STATEMENT OF WILLIAM H. JERNAGIN, DIRECTOR, WASHINGTON BUREAU, NATIONAL FRATERNAL COUNCIL OF NEGRO CHURCHES OF AMERICA

Mr. JERNAGIN. My name is William H. Jernagin. I am director of the Washington bureau of the National Fraternal Council of Negro Churches in America. The council represents 7,000,000 church members in 11 denominations throughout the country.

I am not here to discuss this resolution in the light of mounting costs of discrimination in this country. I am not here to protest the passage of this resolution in the light of the fact that undemocratic practices of discrimination against Negro citizens and other minorities in our midst will soon have to be answered decisively by the Supreme Court.

Nor do I appear here to discuss the insult which this resolution imposes upon the Negro citizen, and the majority of democracyloving white citizens who are asked as taxpayers to support a further tightening of the bonds around the necks of a tenth of America's population, who have proved themselves among the best Americans, and thus keep them from playing their full part in the growth and development of democracy in our country.
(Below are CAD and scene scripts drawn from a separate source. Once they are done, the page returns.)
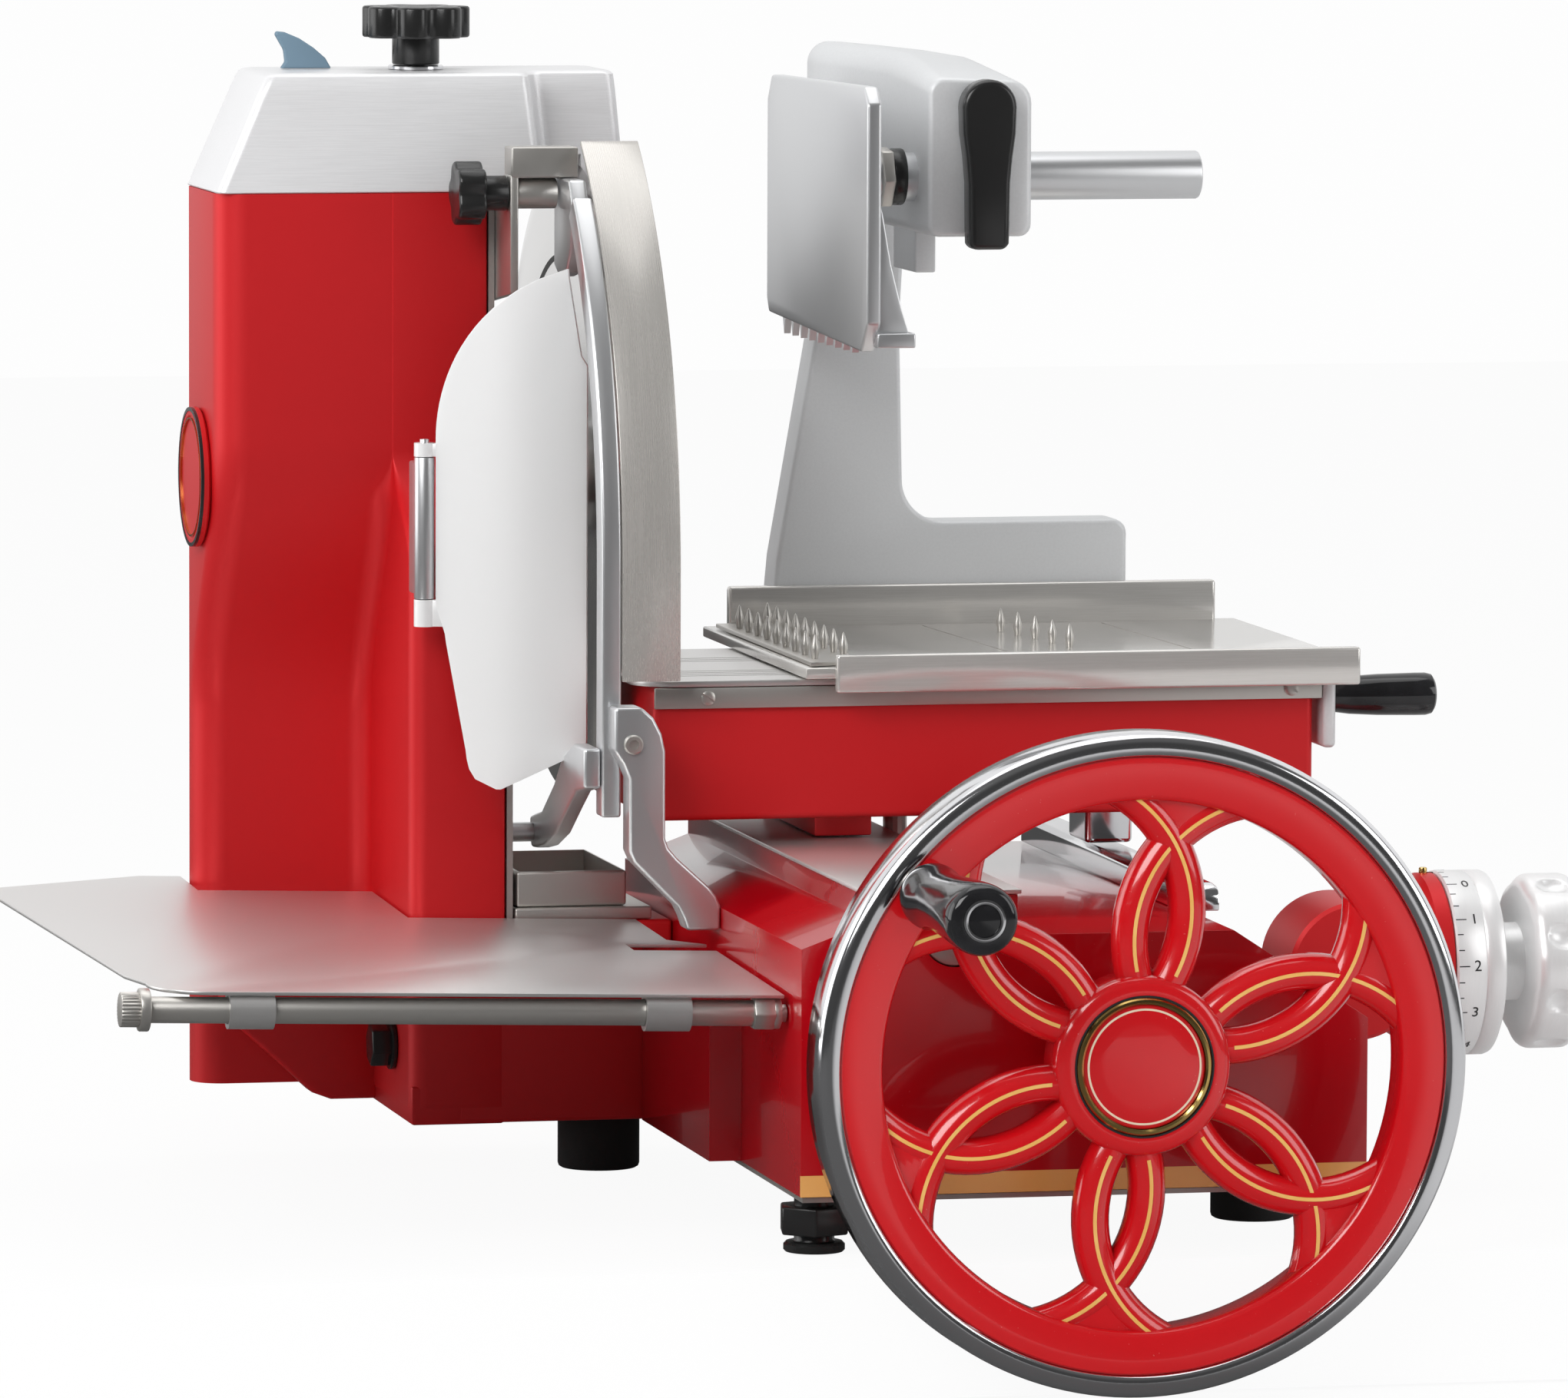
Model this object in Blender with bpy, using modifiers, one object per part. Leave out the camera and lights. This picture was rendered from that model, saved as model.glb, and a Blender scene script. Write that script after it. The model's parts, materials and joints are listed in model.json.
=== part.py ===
"""Hand-cranked food slicer with a spoked flywheel, in metres, +Z up.

X runs to the operator's right, along the blade's axis. Y runs away from the operator, along the
carriage's travel and the flywheel's axis. The origin is the bottom centre of the front left foot.
The flywheel overhangs the edge of the bench that the feet stand on, so it reaches below them.
"""

import math

import bmesh
import bpy
from mathutils import Matrix, Vector

# Running and seating clearances
SEAT = 0.0003
RUNNING = 0.0003
SLIDE_GAP = 0.0008

# Base casting
BASE_FLOOR = 0.024
BASE_LEFT = -0.010
BASE_RIGHT = 0.220
BASE_FRONT = -0.020
BASE_DEPTH = 0.340
BASE_WALL = 0.004
BASE_TOP = 0.126
SHOULDER_LEFT_Z = 0.122
SHOULDER_RIGHT_X = 0.165
SHOULDER_RIGHT_Z = 0.090
TUNNEL_LEFT = 0.017
TUNNEL_RIGHT = 0.077
TUNNEL_FOOT_Z = 0.132
TUNNEL_TOP = 0.142
STEP_WIDTH = 0.013
STEP_FRONT = 0.090
STEP_TOP = 0.098
PLATE_THICK = 0.002
COVER_THICK = 0.0018

# Feet
FOOT_X_RIGHT = 0.195
FOOT_Y_FRONT_RIGHT = 0.062
FOOT_Y_REAR = 0.262
FOOT_X_REAR_LEFT = -0.033
RUBBER_FOOT_R = 0.017
PAD_R = 0.0122
PAD_HEIGHT = 0.004
FOOT_NUT_ACROSS = 0.026
FOOT_NUT_HEIGHT = 0.0112
FOOT_STUD_R = 0.008

# Drive line
SHAFT_X = 0.114
SHAFT_Z = 0.080
SHAFT_R = 0.009
BEARING_FIT_R = 0.0165
CROSS_Y = 0.298
CROSS_R = 0.006
BEVEL_GEAR_R = 0.028
BEVEL_PINION_R = 0.014
BEVEL_TEETH = 20
PINION_TEETH = 10
BEVEL_FACE = 0.0035
SPROCKET_R = 0.022
SPROCKET_TEETH = 12
SPROCKET_X = -0.098
SPROCKET_WIDTH = 0.005
CHAIN_HEIGHT = 0.0045
PEDESTAL_WIDTH = 0.030
PEDESTAL_THICK = 0.014

# Crank and connecting rod of the carriage
CRANK_X = 0.0865
CRANK_Y = 0.090
CRANK_THROW = 0.081
CRANK_GEAR_R = 0.060
CRANK_Z = 0.0986
CRANK_THICK = 0.0052
CRANK_SHAFT_R = 0.007
CRANK_PINION_R = 0.018
CRANK_PINION_WIDTH = 0.008
CRANK_PINION_REACH = 0.054
ROD_LENGTH = 0.110
ROD_Z = 0.1065
ROD_THICK = 0.005
ROD_PIN_R = 0.005
ROD_EYE_R = 0.009

# Flywheel
WHEEL_R = 0.1305
WHEEL_FRONT = -0.080
TYRE_DEPTH = 0.0255
TYRE_WIDTH = 0.009
RIM_INNER_R = 0.104
RIM_DEPTH = 0.022
HUB_R = 0.0355
HUB_DEPTH = 0.034
BADGE_R = 0.0268
PETALS = 6
PETAL_TURN = math.radians(82.0)
RIB_R = 0.0064
RIB_ARC_R = 0.055
RIB_ARC_ALONG = 0.055
RIB_ARC_ASIDE = 0.044
WEB_THICK = 0.006
GRIP_TURN = math.radians(141.5)
GRIP_SEAT_R = 0.112
GRIP_R = 0.014
GRIP_LENGTH = 0.092
GRIP_PIN_R = 0.005

# Column
COLUMN_LEFT = -0.193
COLUMN_RIGHT = -0.080
COLUMN_FRONT = 0.263
COLUMN_DEPTH = 0.078
COLUMN_FLOOR = 0.031
COLUMN_TOP = 0.405
BUTTRESS_LEFT = -0.120
BUTTRESS_FRONT = 0.222
BUTTRESS_TOP = 0.262
BUTTRESS_BLEND = 0.300
WING_TOP = 0.1072
RECESS_DEPTH = 0.055
RECESS_TOP = 0.302
RECESS_FOOT = 0.185
CAVITY_LEFT = -0.110
CAVITY_WALL = 0.0055
GUSSET_DROP = 0.038
SIDE_PLATE_THICK = 0.0025
SIDE_BADGE_R = 0.029
SIDE_BADGE_Z = 0.286

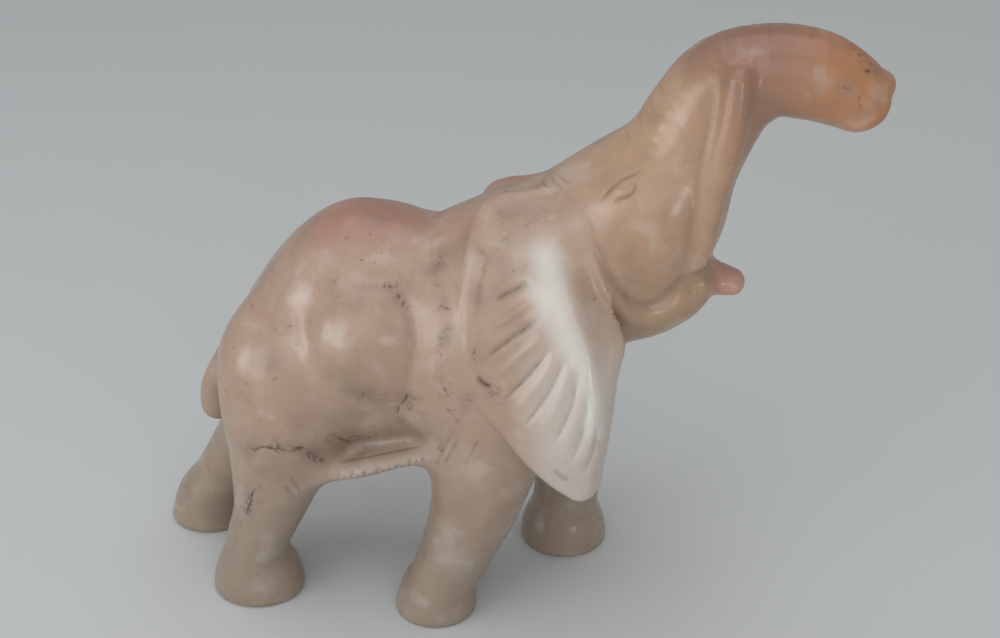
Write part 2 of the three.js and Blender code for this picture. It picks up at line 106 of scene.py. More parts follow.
def add_camera():
    data = bpy.data.cameras.new("photo_camera")
    data.sensor_width = 36.0
    data.lens = FOCAL_PIXELS / FRAME_PIXELS[0] * data.sensor_width
    data.clip_start = 0.01
    data.clip_end = 100.0
    camera = bpy.data.objects.new("photo_camera", data)
    bpy.context.scene.collection.objects.link(camera)
    turn = Matrix((RIGHT, UP, -LOOK)).transposed()
    place = Vector((EYE + DRAWING_ORIGIN) * MM)
    camera.matrix_world = Matrix.Translation(place) @ turn.to_4x4()
    bpy.context.scene.camera = camera


# Small tools for the drawing

def fade(low, high, value):
    """0 at low and 1 at high, smooth in between. Low may be the larger of the two."""
    t = np.clip((value - low) / (high - low), 0.0, 1.0)
    return t * t * (3 - 2 * t)


def join(a, b, width):
    """The distance to either of two shapes, with the corner between them filled over a width."""
    h = np.maximum(width - np.abs(a - b), 0) / width
    return np.minimum(a, b) - h * h * width * 0.25


def meet(a, b, width):
    """The distance to what two shapes share, with the edge between them rounded over a width."""
    return -join(-a, -b, width)


def through_rows(rows, per_span=4):
    """A curve through every row of a table, with each column run through smoothly."""
    rows = np.array(rows, float)
    out = []
    for i in range(len(rows) - 1):
        before, start, end, after = rows[max(i - 1, 0)], rows[i], rows[i + 1], rows[min(i + 2, len(rows) - 1)]
        for t in np.arange(per_span) / per_span:
            slope_a = (end - before) / 2
            slope_b = (after - start) / 2
            cubic = 2 * start - 2 * end + slope_a + slope_b
            square = -3 * start + 3 * end - 2 * slope_a - slope_b
            out.append(((cubic * t + square) * t + slope_a) * t + start)
    out.append(rows[-1])
    return np.array(out)


# How far round a limb its distance is worked out, and what it is taken to be beyond that

REACH = 30.0
FAR = 1000.0

ENDLESS = 1e9
TINY = 1e-4
NEVER_ZERO = 1e-9


def skin_distance(k, reach, half):
    """The distance to an egg's skin, for a point that lies k times as far from its middle as the skin."""
    return np.where(k > TINY, reach * (1 - 1 / np.maximum(k, TINY)), -half)


def limb(rows):
    """A tapering limb. Each row is x, y, z, the half size fore and aft, and the half size across."""
    nodes = through_rows(rows)
    widest = nodes[:, 3:].max()
    low = nodes[:, :3].min(0) - widest - REACH
    high = nodes[:, :3].max(0) + widest + REACH

    def distance(p):
        out = np.full(len(p), FAR)
        near = np.all((p > low) & (p < high), axis=1)
        q = p[near]
        best = np.full(len(q), FAR)
        for start, end in zip(nodes[:-1], nodes[1:]):
            u = end[:3] - start[:3]
            t = np.clip(((q - start[:3]) @ u) / (u @ u), 0, 1)
            v = q - start[:3] - t[:, None] * u
            fore = start[3] + t * (end[3] - start[3])
            wide = start[4] + t * (end[4] - start[4])
            level = v[:, 0] ** 2 + v[:, 2] ** 2
            side = v[:, 1] ** 2
            k = np.sqrt(level / fore ** 2 + side / wide ** 2)
            reach = np.sqrt(level + side)
            best = np.minimum(best, skin_distance(k, reach, fore))
        out[near] = best
        return out
    return distance


def mass(centre, half, lean=0.0):
    """An egg shaped mass: its centre, its three half sizes, and its lean forward in degrees."""
    c, s = math.cos(math.radians(lean)), math.sin(math.radians(lean))

    def distance(p):
        d = p - np.array(centre, float)
        a = (c * d[:, 0] - s * d[:, 2]) / half[0]
        b = d[:, 1] / half[1]
        h = (s * d[:, 0] + c * d[:, 2]) / half[2]
        k = np.sqrt(a * a + b * b + h * h)
        reach = np.linalg.norm(d, axis=1)
        return skin_distance(k, reach, min(half))
    return distance


def line_distance(line, x, z):
    """Distance to a line of straight pieces, in the plane of the drawing."""
    line = np.array(line, float)
    best = np.full(len(x), ENDLESS)
    for a, b in zip(line[:-1], line[1:]):
        u = b - a
        dx, dz = x - a[0], z - a[1]
        t = np.clip((dx * u[0] + dz * u[1]) / (u @ u), 0, 1)
        best = np.minimum(best, np.hypot(dx - t * u[0], dz - t * u[1]))
    return best


def outline_distance(outline, x, z):
    """Distance to a closed outline, negative inside it."""
    inside = np.zeros(len(x), bool)
    closed = list(outline) + [outline[0]]
    for a, b in zip(closed[:-1], closed[1:]):
        if a[1] == b[1]:
            continue
        crosses = (a[1] > z) != (b[1] > z)
        inside ^= crosses & (x < a[0] + (b[0] - a[0]) * (z - a[1]) / (b[1] - a[1]))
    reach = line_distance(closed, x, z)
    return np.where(inside, -reach, reach)


# The body's masses, as in the solid, with a few of them drawn a little closer to the photograph

barrel = limb([
    (-41, 0, 118, 35, 32),
    (-31, 0, 126, 42, 35),
    (-20, 0, 135, 60, 40),
    (-4, 0, 136, 57, 42),
    (17, 0, 138, 47.5, 39),
    (45, 0, 151, 49, 35),
    (62, 0, 164, 45, 31),
    (76, 0, 177, 38, 27),
])

flank = mass((-13, -21, 142), (30, 31, 37), 8)
haunch = mass((-51, -20, 112), (28, 26, 42), -6)
shoulder = mass((44, -18, 140), (28, 27, 60), 12)
ribs = mass((30, -14, 142), (33, 31.5, 42), 10)

ledge = limb([
    (-40, -30, 74.3, 4.3, 8),
    (-20, -32, 78.6, 4.8, 9),
    (0, -32, 85.6, 4.6, 9),
    (20, -30, 92.1, 3.7, 8.5),
])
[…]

These issues will, no doubt, be ably discussed by others.

I am here, as a religious leader, speaking in the name of millions of believers in the teachings of Christ, who are astounded and thoroughly alarmed at the implications of this resolution. I am here to speak out against this resolution in terms of the moral standards which we are attempting to strengthen in our country, moral standards which we are proclaiming throughout the world as the only bulwark to peace, security, and good will among all nations and peoples of the earth.

For make no mistake about it, this resolution is not only a further step in the direction of undermining the long struggle of our people to win full citizenship rights; it is not only an unmoral attempt to circumvent the Constitution and the Supreme Court, it is not only an attempt to circumvent the United Nations Charter, which we helped to draft. It is a naked attempt to undermine the Christian religion and therefore the whole moral fabric upon which our Constitution, our Bill of Rights, and our democratic heritage rest.